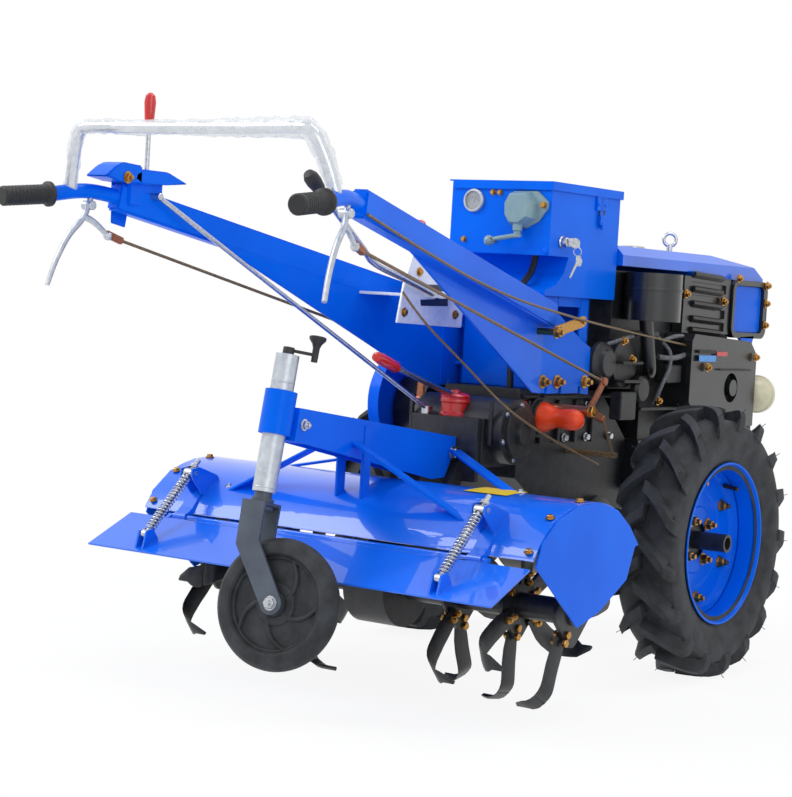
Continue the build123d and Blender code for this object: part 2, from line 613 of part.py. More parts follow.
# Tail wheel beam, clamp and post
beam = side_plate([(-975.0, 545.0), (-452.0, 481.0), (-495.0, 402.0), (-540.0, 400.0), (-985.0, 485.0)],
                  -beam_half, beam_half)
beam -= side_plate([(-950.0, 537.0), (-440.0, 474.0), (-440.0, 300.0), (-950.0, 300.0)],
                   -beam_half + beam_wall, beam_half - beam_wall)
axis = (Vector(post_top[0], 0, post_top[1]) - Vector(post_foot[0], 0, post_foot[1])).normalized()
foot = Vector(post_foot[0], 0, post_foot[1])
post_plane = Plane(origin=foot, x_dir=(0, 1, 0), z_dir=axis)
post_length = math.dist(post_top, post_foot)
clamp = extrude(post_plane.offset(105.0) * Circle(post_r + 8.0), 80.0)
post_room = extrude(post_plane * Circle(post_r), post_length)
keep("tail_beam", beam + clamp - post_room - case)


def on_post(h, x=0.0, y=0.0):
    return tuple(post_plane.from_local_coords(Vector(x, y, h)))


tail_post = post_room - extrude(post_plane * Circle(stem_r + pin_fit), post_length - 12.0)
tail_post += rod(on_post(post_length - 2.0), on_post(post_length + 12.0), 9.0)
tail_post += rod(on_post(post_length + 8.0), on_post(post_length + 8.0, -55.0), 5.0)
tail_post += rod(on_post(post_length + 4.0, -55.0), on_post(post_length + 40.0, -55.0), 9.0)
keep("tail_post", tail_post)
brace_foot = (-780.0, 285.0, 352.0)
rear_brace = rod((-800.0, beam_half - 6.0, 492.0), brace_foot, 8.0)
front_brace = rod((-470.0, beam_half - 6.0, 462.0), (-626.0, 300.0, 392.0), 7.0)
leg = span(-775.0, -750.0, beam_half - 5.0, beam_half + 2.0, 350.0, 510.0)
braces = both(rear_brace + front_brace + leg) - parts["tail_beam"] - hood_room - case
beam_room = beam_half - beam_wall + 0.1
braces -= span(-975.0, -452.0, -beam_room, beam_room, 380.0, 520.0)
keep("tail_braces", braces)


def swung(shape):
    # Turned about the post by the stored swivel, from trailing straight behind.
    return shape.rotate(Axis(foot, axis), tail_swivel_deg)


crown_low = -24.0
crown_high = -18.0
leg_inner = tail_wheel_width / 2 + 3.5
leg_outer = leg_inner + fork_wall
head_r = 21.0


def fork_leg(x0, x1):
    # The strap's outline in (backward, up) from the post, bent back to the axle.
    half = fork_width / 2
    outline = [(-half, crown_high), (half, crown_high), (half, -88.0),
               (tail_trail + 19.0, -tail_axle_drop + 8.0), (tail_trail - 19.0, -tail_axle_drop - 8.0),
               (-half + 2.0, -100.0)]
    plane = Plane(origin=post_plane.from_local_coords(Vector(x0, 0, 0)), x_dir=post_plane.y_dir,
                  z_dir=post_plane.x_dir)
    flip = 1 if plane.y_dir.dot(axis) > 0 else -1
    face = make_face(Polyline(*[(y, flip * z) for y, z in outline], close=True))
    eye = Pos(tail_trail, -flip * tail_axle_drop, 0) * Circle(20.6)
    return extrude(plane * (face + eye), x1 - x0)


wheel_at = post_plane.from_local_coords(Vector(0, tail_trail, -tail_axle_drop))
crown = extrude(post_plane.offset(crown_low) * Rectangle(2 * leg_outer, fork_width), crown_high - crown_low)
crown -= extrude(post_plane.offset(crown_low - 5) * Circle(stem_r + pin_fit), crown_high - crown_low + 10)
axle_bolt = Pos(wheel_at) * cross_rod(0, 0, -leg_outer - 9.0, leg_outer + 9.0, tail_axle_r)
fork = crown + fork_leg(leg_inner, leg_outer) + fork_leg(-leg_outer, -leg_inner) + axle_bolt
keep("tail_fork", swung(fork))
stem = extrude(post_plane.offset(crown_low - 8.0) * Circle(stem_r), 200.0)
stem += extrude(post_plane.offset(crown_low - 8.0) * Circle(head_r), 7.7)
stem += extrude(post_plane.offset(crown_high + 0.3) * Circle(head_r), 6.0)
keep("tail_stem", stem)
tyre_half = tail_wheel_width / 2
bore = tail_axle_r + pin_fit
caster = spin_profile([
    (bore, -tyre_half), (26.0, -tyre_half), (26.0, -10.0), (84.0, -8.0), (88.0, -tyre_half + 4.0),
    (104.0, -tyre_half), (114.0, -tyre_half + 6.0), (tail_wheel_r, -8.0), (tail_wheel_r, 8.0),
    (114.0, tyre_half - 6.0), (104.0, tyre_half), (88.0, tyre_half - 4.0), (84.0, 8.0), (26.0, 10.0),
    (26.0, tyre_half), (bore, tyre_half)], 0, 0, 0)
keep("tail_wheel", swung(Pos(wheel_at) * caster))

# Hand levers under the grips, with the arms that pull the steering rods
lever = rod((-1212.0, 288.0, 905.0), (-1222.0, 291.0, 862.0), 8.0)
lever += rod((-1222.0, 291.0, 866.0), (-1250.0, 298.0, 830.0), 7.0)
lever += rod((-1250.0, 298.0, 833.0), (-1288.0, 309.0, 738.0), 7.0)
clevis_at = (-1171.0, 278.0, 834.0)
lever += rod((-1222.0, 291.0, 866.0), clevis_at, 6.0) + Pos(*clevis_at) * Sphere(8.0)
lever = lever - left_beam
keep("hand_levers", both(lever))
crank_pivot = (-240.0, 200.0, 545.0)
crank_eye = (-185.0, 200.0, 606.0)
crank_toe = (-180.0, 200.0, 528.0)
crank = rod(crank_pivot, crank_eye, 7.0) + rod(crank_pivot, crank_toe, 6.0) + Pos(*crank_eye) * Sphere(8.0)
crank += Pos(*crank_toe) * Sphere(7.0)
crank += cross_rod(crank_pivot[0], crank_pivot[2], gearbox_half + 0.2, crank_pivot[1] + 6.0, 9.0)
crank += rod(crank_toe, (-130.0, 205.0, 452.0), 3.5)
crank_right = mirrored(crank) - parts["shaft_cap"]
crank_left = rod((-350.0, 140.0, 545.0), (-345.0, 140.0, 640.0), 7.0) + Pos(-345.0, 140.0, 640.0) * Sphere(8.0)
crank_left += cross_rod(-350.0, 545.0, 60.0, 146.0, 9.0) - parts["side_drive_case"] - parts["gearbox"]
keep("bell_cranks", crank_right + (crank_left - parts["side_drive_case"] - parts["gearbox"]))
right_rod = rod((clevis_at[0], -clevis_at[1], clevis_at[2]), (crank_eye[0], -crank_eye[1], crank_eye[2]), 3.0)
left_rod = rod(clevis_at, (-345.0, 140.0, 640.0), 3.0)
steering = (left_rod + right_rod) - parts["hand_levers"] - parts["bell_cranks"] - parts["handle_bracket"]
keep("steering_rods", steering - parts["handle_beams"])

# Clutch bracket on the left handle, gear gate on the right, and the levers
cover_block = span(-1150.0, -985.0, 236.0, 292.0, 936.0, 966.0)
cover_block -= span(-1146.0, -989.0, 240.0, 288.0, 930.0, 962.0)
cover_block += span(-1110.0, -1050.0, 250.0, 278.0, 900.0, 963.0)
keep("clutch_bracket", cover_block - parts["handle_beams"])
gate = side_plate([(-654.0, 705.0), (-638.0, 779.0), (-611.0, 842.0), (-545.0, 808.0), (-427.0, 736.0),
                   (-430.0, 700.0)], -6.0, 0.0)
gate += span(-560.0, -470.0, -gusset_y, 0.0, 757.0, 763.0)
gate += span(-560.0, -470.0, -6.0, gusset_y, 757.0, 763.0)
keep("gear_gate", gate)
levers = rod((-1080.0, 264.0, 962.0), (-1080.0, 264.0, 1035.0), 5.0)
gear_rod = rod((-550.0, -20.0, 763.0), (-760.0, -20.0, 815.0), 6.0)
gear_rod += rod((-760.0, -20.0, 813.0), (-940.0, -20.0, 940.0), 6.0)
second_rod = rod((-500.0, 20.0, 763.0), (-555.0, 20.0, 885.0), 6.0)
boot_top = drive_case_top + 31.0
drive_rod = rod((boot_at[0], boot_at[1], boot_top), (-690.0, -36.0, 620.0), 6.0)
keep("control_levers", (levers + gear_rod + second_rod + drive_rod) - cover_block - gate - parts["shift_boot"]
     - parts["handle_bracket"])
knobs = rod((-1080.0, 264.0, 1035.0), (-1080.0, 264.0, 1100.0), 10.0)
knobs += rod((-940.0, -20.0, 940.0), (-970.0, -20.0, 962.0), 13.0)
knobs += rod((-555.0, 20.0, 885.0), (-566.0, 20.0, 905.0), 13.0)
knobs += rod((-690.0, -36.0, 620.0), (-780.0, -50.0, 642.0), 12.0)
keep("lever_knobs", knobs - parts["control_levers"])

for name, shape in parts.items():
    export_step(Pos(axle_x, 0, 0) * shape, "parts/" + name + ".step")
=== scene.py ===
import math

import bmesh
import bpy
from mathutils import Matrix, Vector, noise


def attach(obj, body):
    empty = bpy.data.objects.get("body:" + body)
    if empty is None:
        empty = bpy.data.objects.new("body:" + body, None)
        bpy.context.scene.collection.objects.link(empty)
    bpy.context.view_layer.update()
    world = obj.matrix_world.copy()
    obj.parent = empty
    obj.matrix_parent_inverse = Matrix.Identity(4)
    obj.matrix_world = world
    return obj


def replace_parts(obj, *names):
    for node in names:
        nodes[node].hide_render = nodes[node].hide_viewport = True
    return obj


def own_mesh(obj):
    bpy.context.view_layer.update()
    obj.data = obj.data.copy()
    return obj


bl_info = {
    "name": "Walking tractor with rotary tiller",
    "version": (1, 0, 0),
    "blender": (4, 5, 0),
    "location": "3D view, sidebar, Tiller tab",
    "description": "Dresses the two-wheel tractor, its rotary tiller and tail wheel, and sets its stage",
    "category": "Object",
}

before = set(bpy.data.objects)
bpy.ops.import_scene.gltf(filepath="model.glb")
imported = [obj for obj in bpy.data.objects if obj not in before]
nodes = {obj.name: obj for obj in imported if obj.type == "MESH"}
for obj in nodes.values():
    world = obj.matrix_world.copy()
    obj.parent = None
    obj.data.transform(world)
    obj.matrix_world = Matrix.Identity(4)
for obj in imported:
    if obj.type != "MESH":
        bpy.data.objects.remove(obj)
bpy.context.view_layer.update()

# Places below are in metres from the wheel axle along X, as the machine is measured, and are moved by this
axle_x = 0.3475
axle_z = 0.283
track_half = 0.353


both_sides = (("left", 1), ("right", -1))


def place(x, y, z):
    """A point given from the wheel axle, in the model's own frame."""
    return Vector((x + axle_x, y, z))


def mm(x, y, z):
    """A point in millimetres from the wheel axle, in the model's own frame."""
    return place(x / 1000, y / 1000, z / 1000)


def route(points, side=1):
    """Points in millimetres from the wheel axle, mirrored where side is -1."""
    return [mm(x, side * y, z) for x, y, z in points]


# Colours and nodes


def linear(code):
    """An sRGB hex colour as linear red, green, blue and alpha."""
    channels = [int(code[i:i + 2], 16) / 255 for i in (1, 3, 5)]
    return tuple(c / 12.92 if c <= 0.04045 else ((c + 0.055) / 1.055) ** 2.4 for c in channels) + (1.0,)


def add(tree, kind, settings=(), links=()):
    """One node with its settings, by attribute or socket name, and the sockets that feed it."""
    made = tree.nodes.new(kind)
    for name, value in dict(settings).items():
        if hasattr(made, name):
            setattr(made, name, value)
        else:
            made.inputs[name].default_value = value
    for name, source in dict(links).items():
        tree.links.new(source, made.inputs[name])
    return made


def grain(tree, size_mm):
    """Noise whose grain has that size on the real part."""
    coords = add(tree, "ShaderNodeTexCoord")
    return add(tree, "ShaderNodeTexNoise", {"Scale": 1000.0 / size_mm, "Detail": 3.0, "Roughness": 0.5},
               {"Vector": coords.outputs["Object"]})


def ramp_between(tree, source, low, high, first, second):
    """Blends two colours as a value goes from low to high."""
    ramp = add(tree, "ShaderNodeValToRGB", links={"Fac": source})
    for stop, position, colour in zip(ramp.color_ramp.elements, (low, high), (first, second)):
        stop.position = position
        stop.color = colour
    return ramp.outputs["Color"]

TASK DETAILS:
Extract, word for word, every line beginning with the one that holds "for name, shape" and concluding with the one that holds "before = set(bpy.data.objects)". Include both of those lines.

ANSWER IN FULL:
for name, shape in parts.items():
    export_step(Pos(axle_x, 0, 0) * shape, "parts/" + name + ".step")
=== scene.py ===
import math

import bmesh
import bpy
from mathutils import Matrix, Vector, noise


def attach(obj, body):
    empty = bpy.data.objects.get("body:" + body)
    if empty is None:
        empty = bpy.data.objects.new("body:" + body, None)
        bpy.context.scene.collection.objects.link(empty)
    bpy.context.view_layer.update()
    world = obj.matrix_world.copy()
    obj.parent = empty
    obj.matrix_parent_inverse = Matrix.Identity(4)
    obj.matrix_world = world
    return obj


def replace_parts(obj, *names):
    for node in names:
        nodes[node].hide_render = nodes[node].hide_viewport = True
    return obj


def own_mesh(obj):
    bpy.context.view_layer.update()
    obj.data = obj.data.copy()
    return obj


bl_info = {
    "name": "Walking tractor with rotary tiller",
    "version": (1, 0, 0),
    "blender": (4, 5, 0),
    "location": "3D view, sidebar, Tiller tab",
    "description": "Dresses the two-wheel tractor, its rotary tiller and tail wheel, and sets its stage",
    "category": "Object",
}

before = set(bpy.data.objects)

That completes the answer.